Highly acclaimed actor and Indigenous activist Sacheen Littlefeather passed away from metastasized breast cancer on October 2, 2022. Family surrounded Littlefeather at the time of her passing; she was 75 years old.
Immediately after news of her death surfaced, others in the Native American community took the time to recognize her for all her positive influence. Littlefeather was best known for her peaceful yet brutally honest speech at the 1973 Academy Awards ceremony. Although Littlefeather received much backlash for her speech from the Academy Award board, others were inspired to pursue change in how Indigenous people were represented in America.
Who was Sacheen Littlefeather?
Littlefeather was Apache and Yaqui Indian and did considerable things during her time to fight for equality for all Native American people. As previously mentioned, one action Littlefeather is most known for is her 1973 peaceful protest at the 1973 Academy Awards. At this time, Littlefeather was the first Native person to ever stand at the podium during the awards ceremony.
In 1973, Littlefeather was called on stage to accept an award on Marlin Brando’s behalf. However, instead of accepting the award, the activist used her time to address the harsh treatment and misrepresentation of Indigenous peoples in the film industry.
“…he [Brando] very regretfully cannot accept this very generous award. And the reasons for this being are the treatment of American Indians today by the film industry and on television in movie reruns, and also with recent happenings at Wounded Knee,” Littlefeather said in her concise speech.
Although short, Littlefeather’s speech garnered international attention, especially regarding the events at Wounded Knee.
Unfortunately, much of the film industry blackballed Littlefeather after the speech. Still, before her passing, the activist attested she never regretted what she said all those years ago.
“When I am gone, always be reminded that whenever you stand for your truth, you will be keeping my voice and the voices of our nations and our people alive,” Littlefeather said in the documentary about her life, “Sacheen: Breaking the Silence.”
In addition to her famous Academy Awards ceremony speech, Littlefeather did plenty to promote equality for the Native American community. Most notably, she became an expert in holistic medicine and helped found the American Indian AIDS Institute. With that, Littlefeathers’ goal was to promote the essential balance between holistic and mainstream medicine.

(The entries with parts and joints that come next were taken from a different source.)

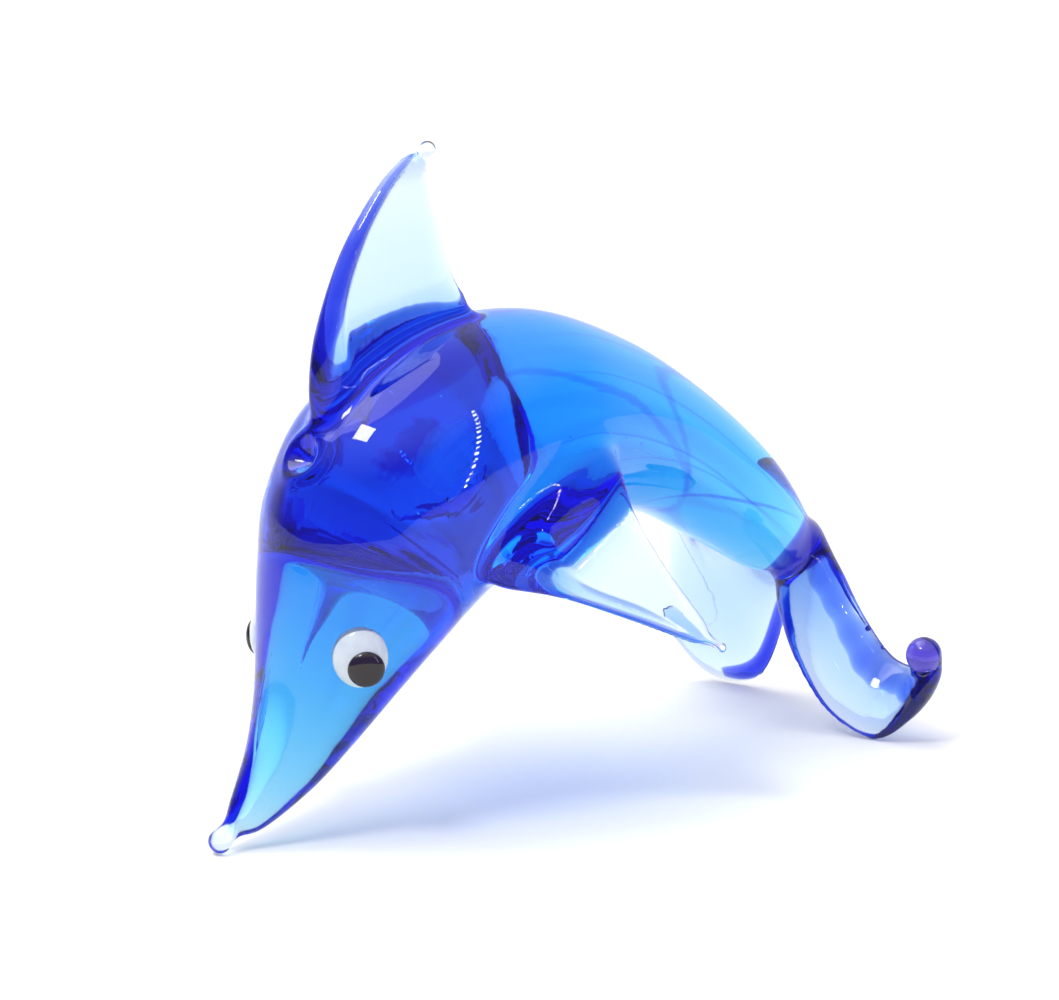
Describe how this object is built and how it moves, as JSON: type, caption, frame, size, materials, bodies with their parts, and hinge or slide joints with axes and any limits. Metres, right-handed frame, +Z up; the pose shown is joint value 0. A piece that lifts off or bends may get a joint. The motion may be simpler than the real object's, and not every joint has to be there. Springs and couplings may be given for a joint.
{
  "type": "glass dolphin figurine",
  "caption": "Lampworked blue glass dolphin figurine in a dive, resting on its beak bead and both tail flukes, with pale fins and applied eye dots.",
  "frame": {"origin": "middle of the overall box, on the surface the figurine stands on", "axes": "+Z up, the dolphin faces -Y, its left side is +X"},
  "size_m": [0.0356, 0.0633, 0.0501],
  "materials": {
    "blue_glass": "fire-polished, transparent cobalt to aqua blue",
    "pale_glass": "fire-polished, transparent pale aqua where it is thin",
    "clear_glass": "fire-polished, clear bead",
    "white_glass": "fire-polished, opaque white",
    "black_glass": "fire-polished, opaque black"
  },
  "bodies": {
    "root": {"body": "blue_glass", "tail_knot": "blue_glass", "beak_bead": "clear_glass", "dorsal_bead": "clear_glass", "pectoral_bead_left": "clear_glass", "pectoral_bead_right": "clear_glass", "dorsal_fin": "pale_glass", "pectoral_fin_left": "pale_glass", "pectoral_fin_right": "pale_glass", "fluke_left": "pale_glass", "fluke_right": "pale_glass", "eye_white_left": "white_glass", "eye_white_right": "white_glass", "pupil_left": "black_glass", "pupil_right": "black_glass"}
  },
  "joints": []
}
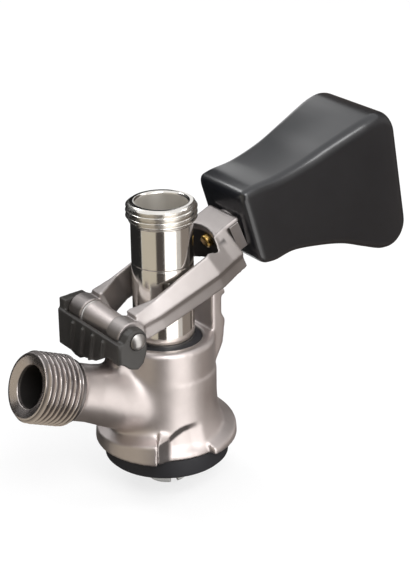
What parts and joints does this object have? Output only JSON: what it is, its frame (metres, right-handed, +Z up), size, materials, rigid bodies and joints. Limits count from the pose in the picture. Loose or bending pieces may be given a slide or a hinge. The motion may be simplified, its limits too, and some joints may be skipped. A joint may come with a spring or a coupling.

Wounded Knee Events in 1973
In addition to the unfair representation of Indigenous people in the film industry, Sacheen Littlefeather acknowledged the 1973 events at Wounded Knee. In 1973, 200 Oglala Lakota and American Indian Movement (AIM) followers seized and occupied the town of Wounded Knee, South Dakota. The group chose the town because of its symbolic significance, as it was the site of the 1890 Wounded Knee Massacre.
The protest was far from random and occurred after the Oglala Sioux Civil Rights Organization (OSCRO) tried to impeach tribal president Richard Wilson. That said, OSCRO accused Wilson of corruption and abuse of opponents, amongst other unethical activities. Additionally, protesters used their platform to criticize the U.S. government’s failure to fulfill treaties with Native Americans.
As a result, protesters demanded that the government reopen treaty negotiations to ensure the equal treatment of Native American people everywhere. The group controlled the town for a total of 71 days.
Sacheen Littlefeather’s Impact on Others
Sacheen Littlefeather will undoubtedly be missed by people from all cultural backgrounds, especially those tied to the Native American community.
Fortunately, before her death, Littlefeather received a formal apology for the backlash from the film industry after her Academy Awards ceremony speech. Then Academy president David Rubin issued a letter to the activist acknowledging the unfair treatment she endured.
“The abuse you endured because of this statement was unwarranted and unjustified…For too long, the courage you showed has been unacknowledged,” Rubin wrote. Littlefeather admitted she wasn’t expecting ever to receive an apology but views it as a win for Indigenous people everywhere.
“My response was on behalf of all of us who suffered years and years of humiliation, of poor self-esteem because of the stereotyping of our people, having to live under the stereotypes of the film and television and sports industries,” she attested.
Although she will be missed, Sacheen Littlefeather and all her positive work in representing the Native American community will not be forgotten. Instead, future generations can now further promote inclusion and acceptance of Native American culture.